Problem statement -
Give back the full material, exactly as it reads.
>>>>
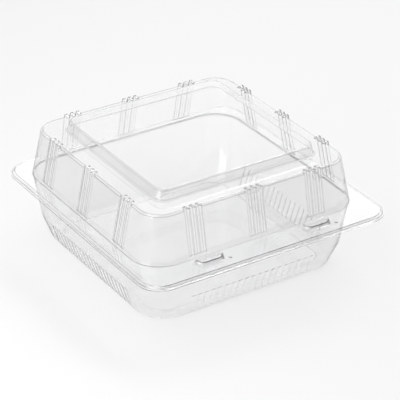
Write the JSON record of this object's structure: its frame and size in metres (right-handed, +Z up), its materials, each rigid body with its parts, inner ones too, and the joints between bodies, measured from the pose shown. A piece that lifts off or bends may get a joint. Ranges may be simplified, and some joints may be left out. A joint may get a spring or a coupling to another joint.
{
  "type": "plastic cake box",
  "caption": "Clear hinged plastic cake box with a ribbed lid, a fluted base tray, a flat flange all round and snap bars along the front.",
  "frame": {"origin": "centre of the flange outline, at the height of the surface that the base stands on", "axes": "+Z up, -Y towards the front with the snap bars, +Y towards the hinge, +X to the right seen from the front"},
  "size_m": [0.2, 0.208, 0.0928],
  "materials": {
    "clear_sheet": "clear gloss"
  },
  "bodies": {
    "base": {"base": "clear_sheet"},
    "lid": {"lid": "clear_sheet"}
  },
  "joints": [
    {"name": "lid_hinge", "type": "hinge", "parent": "base", "child": "lid", "pos_m": [0, 0.1037, 0.04805], "axis": [-1, 0, 0], "range_deg": [0, 180]}
  ]
}
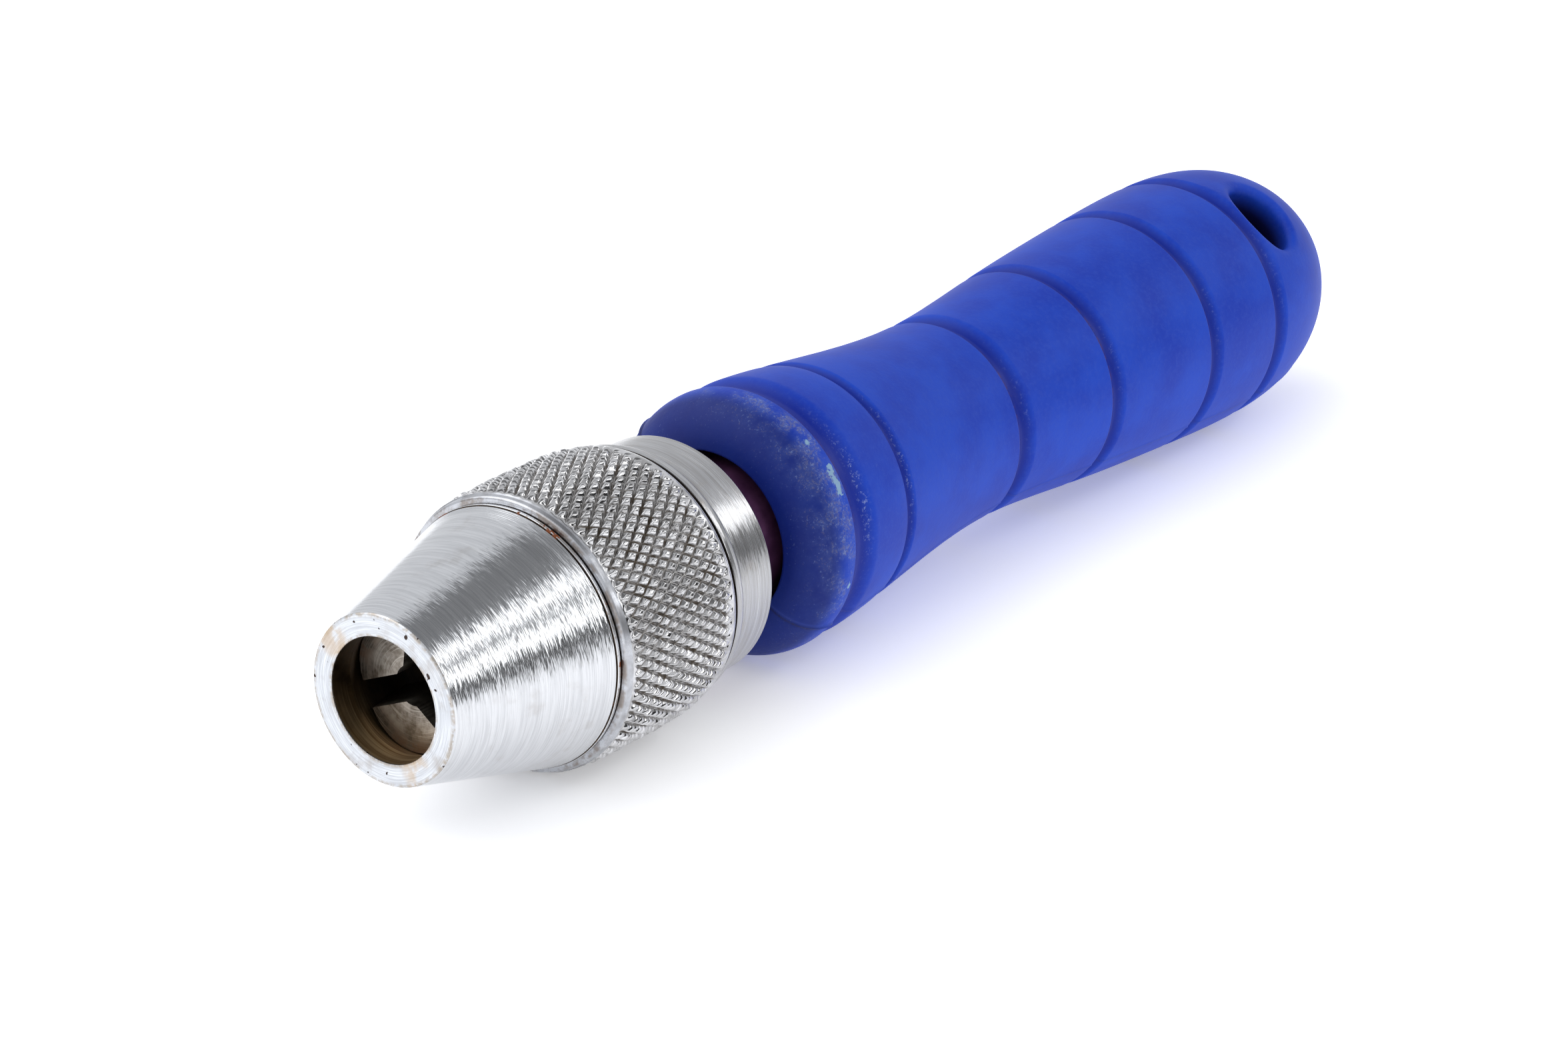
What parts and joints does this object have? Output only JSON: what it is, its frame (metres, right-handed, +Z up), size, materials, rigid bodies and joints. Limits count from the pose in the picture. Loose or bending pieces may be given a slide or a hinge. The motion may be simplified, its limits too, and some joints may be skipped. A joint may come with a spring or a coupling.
{
  "type": "pin vise drill",
  "caption": "Hand-turned drill holder: a keyless three-jaw chuck with a knurled tightening sleeve on a waisted plastic grip with ring grooves and a hang hole.",
  "frame": {"origin": "centre of the mouth in the nose's front face, on the tool's axis", "axes": "+X along the axis from the nose to the tail, +Z up as the tool lies on a bench"},
  "size_m": [0.1633, 0.0296, 0.0296],
  "materials": {
    "handle_plastic": "matte moulded plastic, lightly scuffed",
    "brass_insert": "machined",
    "cage_brass": "stamped",
    "plain_steel": "machined, oiled",
    "collar_steel": "turned",
    "hood_steel": "fine turned, satin to bright",
    "knurled_steel": "bright, with a diamond knurl",
    "hard_steel": "ground and polished",
    "jaw_steel": "turned faces, oil-brown"
  },
  "bodies": {
    "handle": {"handle_grip": "handle_plastic", "handle_insert": "brass_insert", "mounting_stud": "plain_steel", "lock_washer": "plain_steel", "chuck_body": "plain_steel", "rear_collar": "collar_steel", "body_race": "hard_steel"},
    "sleeve": {"nose_hood": "hood_steel", "knurled_sleeve": "knurled_steel", "jaw_guide": "plain_steel", "sleeve_retainer": "plain_steel", "ring_race": "hard_steel"},
    "cage": {"ball_cage": "cage_brass", "thrust_balls": "hard_steel"},
    "feed": {"feed_screw": "plain_steel"},
    "jaw_1": {"jaw_1": "jaw_steel"},
    "jaw_2": {"jaw_2": "jaw_steel"},
    "jaw_3": {"jaw_3": "jaw_steel"}
  },
  "joints": [
    {"name": "sleeve_turn", "type": "hinge", "parent": "handle", "child": "sleeve", "pos_m": [0.0277, 0, 0], "axis": [1, 0, 0], "range_deg": [-757, 1021]},
    {"name": "cage_turn", "type": "hinge", "parent": "handle", "child": "cage", "pos_m": [0.0337, 0, 0], "axis": [1, 0, 0], "range_deg": [-379, 511]},
    {"name": "feed_slide", "type": "slide", "parent": "sleeve", "child": "feed", "axis": [-1, 0, 0], "range_m": [-0.00315, 0.00425]},
    {"name": "jaw_1_slide", "type": "slide", "parent": "feed", "child": "jaw_1", "axis": [0, -0.7912, -0.6115], "range_m": [-0.00116, 0.00156]},
    {"name": "jaw_2_slide", "type": "slide", "parent": "feed", "child": "jaw_2", "axis": [0, 0.9252, -0.3795], "range_m": [-0.00116, 0.00156]},
    {"name": "jaw_3_slide", "type": "slide", "parent": "feed", "child": "jaw_3", "axis": [0, -0.134, 0.991], "range_m": [-0.00116, 0.00156]}
  ],
  "couplings": [
    {"joint": "sleeve_turn", "follows": "feed_slide", "rad_per_m": 4188.8},
    {"joint": "cage_turn", "follows": "feed_slide", "rad_per_m": 2094.4},
    {"joint": "jaw_1_slide", "follows": "feed_slide", "ratio": 0.36397},
    {"joint": "jaw_2_slide", "follows": "feed_slide", "ratio": 0.36397},
    {"joint": "jaw_3_slide", "follows": "feed_slide", "ratio": 0.36397}
  ]
}
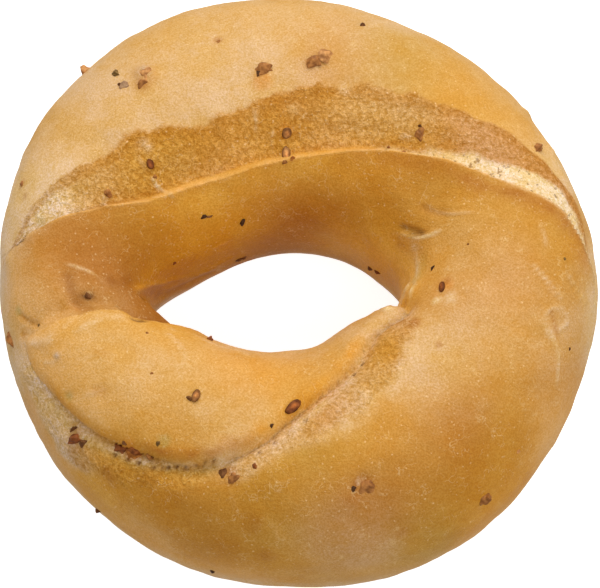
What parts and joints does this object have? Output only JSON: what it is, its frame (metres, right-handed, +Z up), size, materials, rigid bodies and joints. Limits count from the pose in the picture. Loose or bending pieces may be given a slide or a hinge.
<<<<
The response -
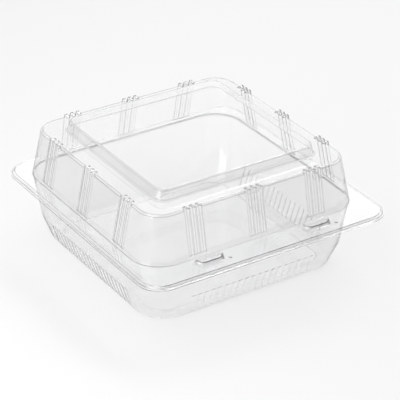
Write the JSON record of this object's structure: its frame and size in metres (right-handed, +Z up), its materials, each rigid body with its parts, inner ones too, and the joints between bodies, measured from the pose shown. A piece that lifts off or bends may get a joint. Ranges may be simplified, and some joints may be left out. A joint may get a spring or a coupling to another joint.
{
  "type": "plastic cake box",
  "caption": "Clear hinged plastic cake box with a ribbed lid, a fluted base tray, a flat flange all round and snap bars along the front.",
  "frame": {"origin": "centre of the flange outline, at the height of the surface that the base stands on", "axes": "+Z up, -Y towards the front with the snap bars, +Y towards the hinge, +X to the right seen from the front"},
  "size_m": [0.2, 0.208, 0.0928],
  "materials": {
    "clear_sheet": "clear gloss"
  },
  "bodies": {
    "base": {"base": "clear_sheet"},
    "lid": {"lid": "clear_sheet"}
  },
  "joints": [
    {"name": "lid_hinge", "type": "hinge", "parent": "base", "child": "lid", "pos_m": [0, 0.1037, 0.04805], "axis": [-1, 0, 0], "range_deg": [0, 180]}
  ]
}
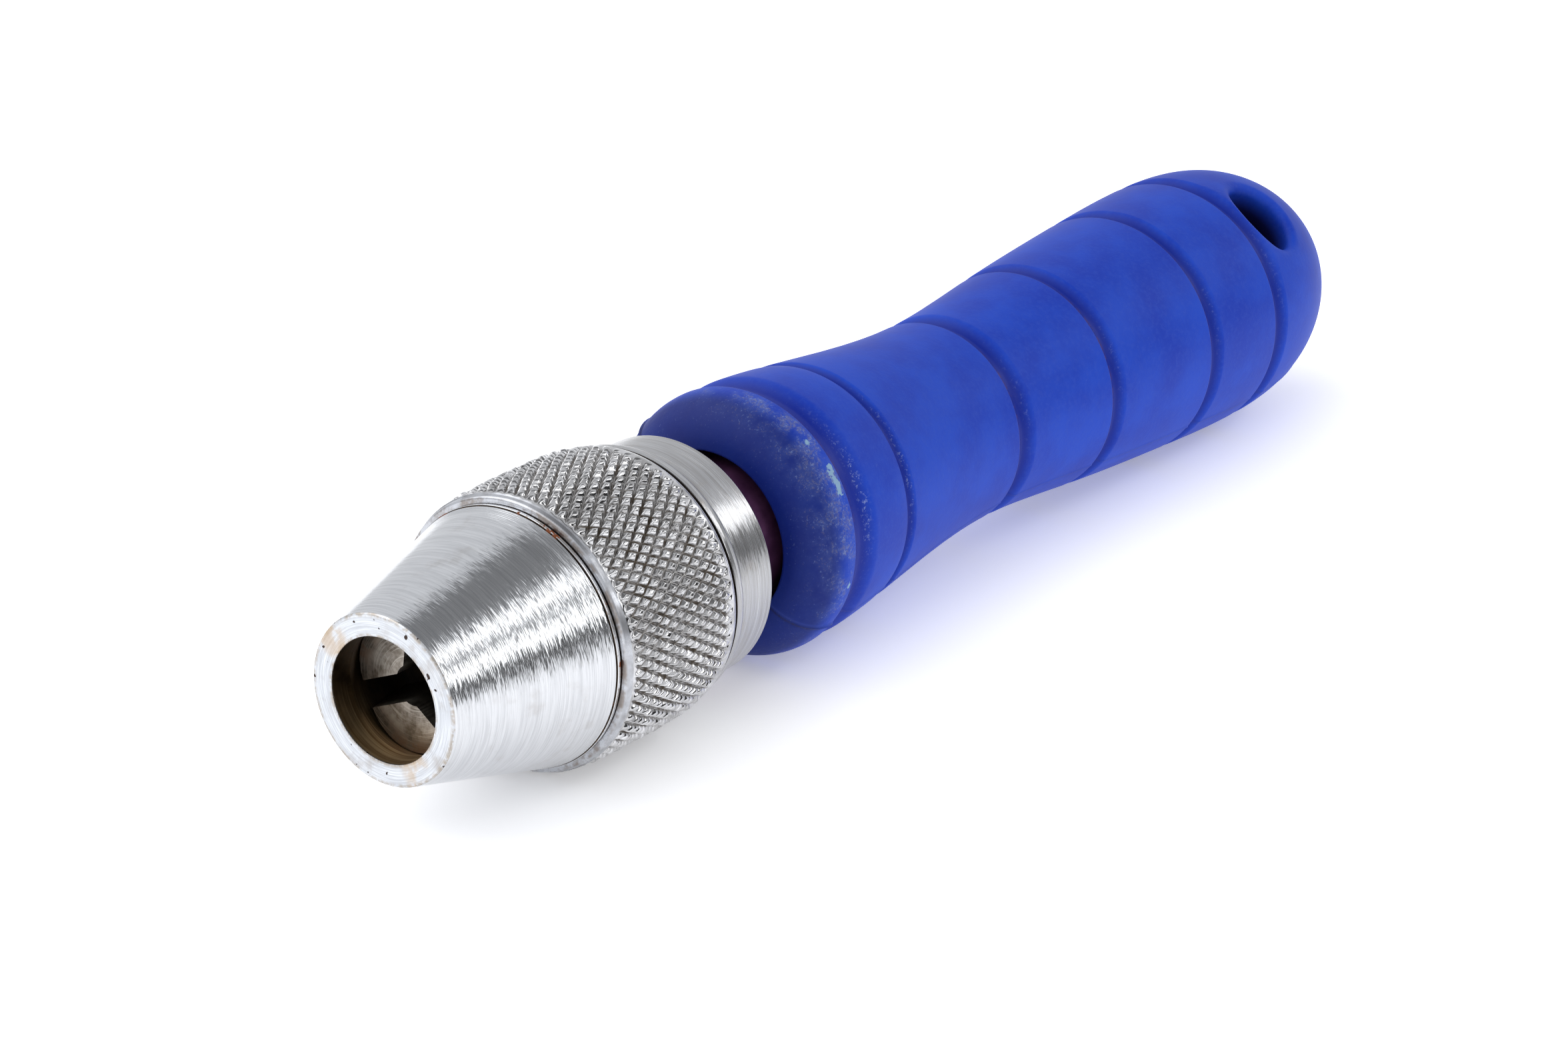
What parts and joints does this object have? Output only JSON: what it is, its frame (metres, right-handed, +Z up), size, materials, rigid bodies and joints. Limits count from the pose in the picture. Loose or bending pieces may be given a slide or a hinge. The motion may be simplified, its limits too, and some joints may be skipped. A joint may come with a spring or a coupling.
{
  "type": "pin vise drill",
  "caption": "Hand-turned drill holder: a keyless three-jaw chuck with a knurled tightening sleeve on a waisted plastic grip with ring grooves and a hang hole.",
  "frame": {"origin": "centre of the mouth in the nose's front face, on the tool's axis", "axes": "+X along the axis from the nose to the tail, +Z up as the tool lies on a bench"},
  "size_m": [0.1633, 0.0296, 0.0296],
  "materials": {
    "handle_plastic": "matte moulded plastic, lightly scuffed",
    "brass_insert": "machined",
    "cage_brass": "stamped",
    "plain_steel": "machined, oiled",
    "collar_steel": "turned",
    "hood_steel": "fine turned, satin to bright",
    "knurled_steel": "bright, with a diamond knurl",
    "hard_steel": "ground and polished",
    "jaw_steel": "turned faces, oil-brown"
  },
  "bodies": {
    "handle": {"handle_grip": "handle_plastic", "handle_insert": "brass_insert", "mounting_stud": "plain_steel", "lock_washer": "plain_steel", "chuck_body": "plain_steel", "rear_collar": "collar_steel", "body_race": "hard_steel"},
    "sleeve": {"nose_hood": "hood_steel", "knurled_sleeve": "knurled_steel", "jaw_guide": "plain_steel", "sleeve_retainer": "plain_steel", "ring_race": "hard_steel"},
    "cage": {"ball_cage": "cage_brass", "thrust_balls": "hard_steel"},
    "feed": {"feed_screw": "plain_steel"},
    "jaw_1": {"jaw_1": "jaw_steel"},
    "jaw_2": {"jaw_2": "jaw_steel"},
    "jaw_3": {"jaw_3": "jaw_steel"}
  },
  "joints": [
    {"name": "sleeve_turn", "type": "hinge", "parent": "handle", "child": "sleeve", "pos_m": [0.0277, 0, 0], "axis": [1, 0, 0], "range_deg": [-757, 1021]},
    {"name": "cage_turn", "type": "hinge", "parent": "handle", "child": "cage", "pos_m": [0.0337, 0, 0], "axis": [1, 0, 0], "range_deg": [-379, 511]},
    {"name": "feed_slide", "type": "slide", "parent": "sleeve", "child": "feed", "axis": [-1, 0, 0], "range_m": [-0.00315, 0.00425]},
    {"name": "jaw_1_slide", "type": "slide", "parent": "feed", "child": "jaw_1", "axis": [0, -0.7912, -0.6115], "range_m": [-0.00116, 0.00156]},
    {"name": "jaw_2_slide", "type": "slide", "parent": "feed", "child": "jaw_2", "axis": [0, 0.9252, -0.3795], "range_m": [-0.00116, 0.00156]},
    {"name": "jaw_3_slide", "type": "slide", "parent": "feed", "child": "jaw_3", "axis": [0, -0.134, 0.991], "range_m": [-0.00116, 0.00156]}
  ],
  "couplings": [
    {"joint": "sleeve_turn", "follows": "feed_slide", "rad_per_m": 4188.8},
    {"joint": "cage_turn", "follows": "feed_slide", "rad_per_m": 2094.4},
    {"joint": "jaw_1_slide", "follows": "feed_slide", "ratio": 0.36397},
    {"joint": "jaw_2_slide", "follows": "feed_slide", "ratio": 0.36397},
    {"joint": "jaw_3_slide", "follows": "feed_slide", "ratio": 0.36397}
  ]
}
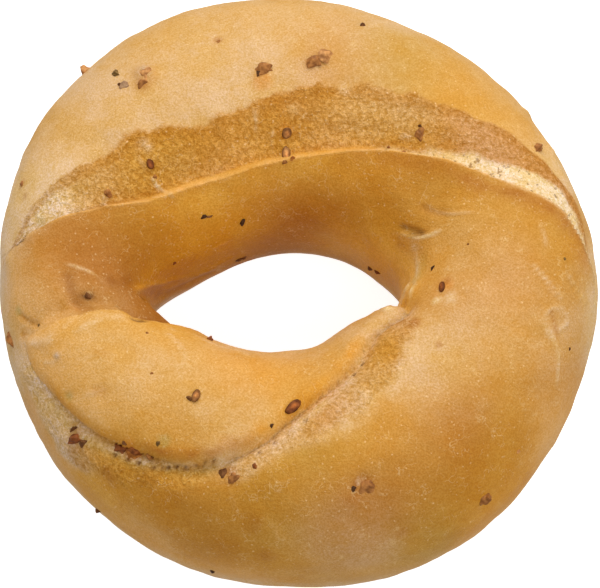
What parts and joints does this object have? Output only JSON: what it is, its frame (metres, right-handed, +Z up), size, materials, rigid bodies and joints. Limits count from the pose in the picture. Loose or bending pieces may be given a slide or a hinge.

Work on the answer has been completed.